The FCA, however, has maintained that the commission arrangements created inherent conflicts of interest regardless of individual dealer behavior, making broad-based compensation appropriate. The regulator's position finds support in a 2023 Court of Appeal ruling that found certain commission structures breached fiduciary duties owed to consumers.

What Consumers Can Expect

Drivers who purchased vehicles on finance between 2007 and 2021 may be eligible for compensation if their agreements included discretionary commission arrangements. The FCA has urged consumers not to use claims management companies, which typically charge 25-30% fees, as the regulator plans to establish a no-cost claims process once the scheme is finalized.

For now, the timeline remains uncertain. If legal challenges proceed, the compensation scheme's launch — originally anticipated for late 2026 or early 2027 — could slip significantly. Court proceedings would need to conclude before the FCA could implement its framework, and any adverse ruling might force regulators back to the drawing board entirely.

The delay adds to frustration among consumer groups, who note that many affected customers have been aware of potential claims for three years while awaiting regulatory clarity. Unlike PPI, where consumers could file claims directly with banks while the broader framework developed, car finance compensation has largely been on hold pending the FCA's scheme design.

Broader Market Implications

The compensation issue has already affected UK automotive finance markets. Several lenders have set aside provisions totaling over £3 billion for potential payouts, and some have tightened lending standards or reduced promotional financing offers in anticipation of the costs.

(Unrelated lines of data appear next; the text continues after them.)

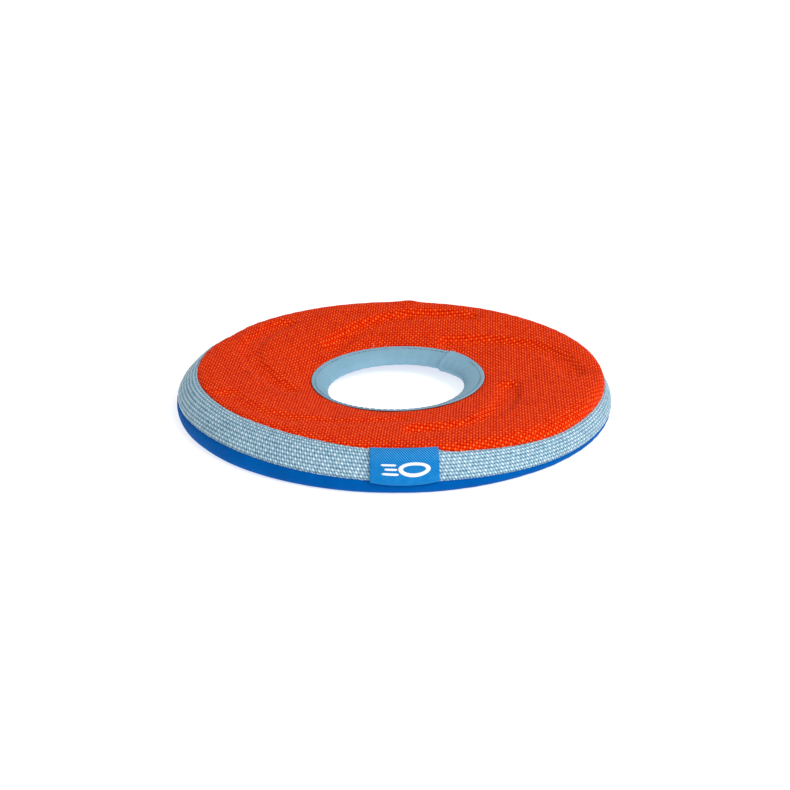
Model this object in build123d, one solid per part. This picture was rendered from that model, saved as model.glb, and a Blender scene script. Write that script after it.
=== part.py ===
"""A soft flying ring: sewn cloth panels over a foam ring, with a taped hole and a folded label.

Millimetres. The origin is the centre of the flat underside, +Z is up, and the label faces -Y.
Every cloth piece is a closed shell turned about Z from the outline of its section, drawn in the XZ plane.
"""

import os
from math import cos, radians, sin

from build123d import *

# The ring as a whole
rim_radius = 108.3  # at the seam between the side band and the bottom panel
top_seam_radius = 99.5
top_seam_height = 18.1
bottom_seam_height = 6.5
crown_radius = 93.0
crown_height = 18.75
hole_radius = 34.0  # the rounded nose of the tape around the hole
nose_height = 7.1
tape_edge_radius = 42.6  # where the tape's top edge is stitched to the top panel
tape_edge_height = 12.1
tape_foot_radius = 43.4  # where the tape's other edge ends, on the underside
tape_foot_height = 4.5
lifted_radius = 63.0  # inside this the underside rises off the ground towards the hole

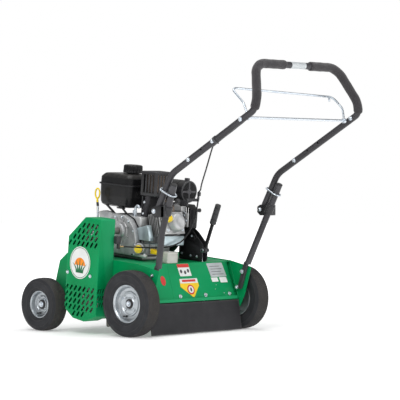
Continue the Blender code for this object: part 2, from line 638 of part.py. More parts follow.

The uncertainty has also complicated vehicle sales, particularly in the used car market where finance penetration exceeds 90% of transactions. Dealers report that some consumers are delaying purchases while awaiting clarity on whether their current vehicles might qualify for compensation, creating a perverse incentive structure.

Market analysts note parallels to the PPI aftermath, when compensation costs constrained bank lending for several years and contributed to tighter credit conditions across consumer finance. However, the car finance sector is more fragmented, with exposure spread across banks, specialist lenders, and manufacturer-owned finance companies, potentially diffusing the systemic impact.

The FCA has indicated it will provide updates on the compensation timeline as legal proceedings develop, but has not committed to specific dates. For millions of UK drivers, the wait for resolution — and potential refunds — continues to extend.